#### Exercise goal:
Starting from the line that contains "points = [vertex.co", copy every line exactly until the line that contains "bpy.context.view_layer.update()", which is also included.

#### Collected material:
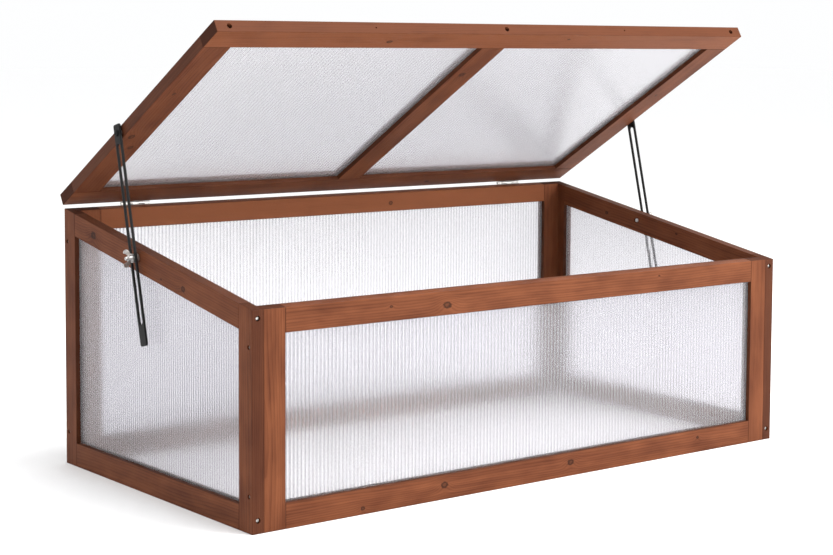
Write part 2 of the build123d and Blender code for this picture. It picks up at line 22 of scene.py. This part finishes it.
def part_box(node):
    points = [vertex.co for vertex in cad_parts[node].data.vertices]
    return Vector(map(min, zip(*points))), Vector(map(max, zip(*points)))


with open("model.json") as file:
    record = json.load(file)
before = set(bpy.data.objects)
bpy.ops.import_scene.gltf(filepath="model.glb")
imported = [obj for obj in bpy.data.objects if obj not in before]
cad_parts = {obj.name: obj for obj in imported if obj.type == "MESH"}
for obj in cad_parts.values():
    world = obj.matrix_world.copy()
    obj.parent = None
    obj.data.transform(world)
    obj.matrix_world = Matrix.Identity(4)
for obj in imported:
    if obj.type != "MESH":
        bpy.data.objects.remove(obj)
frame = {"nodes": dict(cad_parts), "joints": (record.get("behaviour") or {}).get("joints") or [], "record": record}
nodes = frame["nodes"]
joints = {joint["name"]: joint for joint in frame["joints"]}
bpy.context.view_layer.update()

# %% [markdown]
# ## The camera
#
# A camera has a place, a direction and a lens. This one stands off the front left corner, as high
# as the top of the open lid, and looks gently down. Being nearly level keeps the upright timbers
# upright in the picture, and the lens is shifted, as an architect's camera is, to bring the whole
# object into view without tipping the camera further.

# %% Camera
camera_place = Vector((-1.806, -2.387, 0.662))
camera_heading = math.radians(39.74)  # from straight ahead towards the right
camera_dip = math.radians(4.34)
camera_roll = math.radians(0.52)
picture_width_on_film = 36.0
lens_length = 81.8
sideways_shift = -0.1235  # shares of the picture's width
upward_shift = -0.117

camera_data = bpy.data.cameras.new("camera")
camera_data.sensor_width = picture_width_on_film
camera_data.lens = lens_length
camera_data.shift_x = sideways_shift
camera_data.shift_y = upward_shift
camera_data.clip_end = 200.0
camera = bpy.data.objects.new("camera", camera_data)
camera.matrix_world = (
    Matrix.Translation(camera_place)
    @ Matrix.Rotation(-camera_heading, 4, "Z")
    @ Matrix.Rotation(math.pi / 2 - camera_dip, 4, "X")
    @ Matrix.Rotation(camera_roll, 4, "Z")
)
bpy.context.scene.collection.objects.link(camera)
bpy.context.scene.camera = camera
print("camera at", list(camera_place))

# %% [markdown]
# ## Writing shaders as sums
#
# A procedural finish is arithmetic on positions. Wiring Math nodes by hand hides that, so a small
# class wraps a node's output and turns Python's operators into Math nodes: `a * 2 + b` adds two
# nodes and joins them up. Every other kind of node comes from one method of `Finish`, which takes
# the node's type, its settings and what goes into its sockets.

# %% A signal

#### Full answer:
    points = [vertex.co for vertex in cad_parts[node].data.vertices]
    return Vector(map(min, zip(*points))), Vector(map(max, zip(*points)))


with open("model.json") as file:
    record = json.load(file)
before = set(bpy.data.objects)
bpy.ops.import_scene.gltf(filepath="model.glb")
imported = [obj for obj in bpy.data.objects if obj not in before]
cad_parts = {obj.name: obj for obj in imported if obj.type == "MESH"}
for obj in cad_parts.values():
    world = obj.matrix_world.copy()
    obj.parent = None
    obj.data.transform(world)
    obj.matrix_world = Matrix.Identity(4)
for obj in imported:
    if obj.type != "MESH":
        bpy.data.objects.remove(obj)
frame = {"nodes": dict(cad_parts), "joints": (record.get("behaviour") or {}).get("joints") or [], "record": record}
nodes = frame["nodes"]
joints = {joint["name"]: joint for joint in frame["joints"]}
bpy.context.view_layer.update()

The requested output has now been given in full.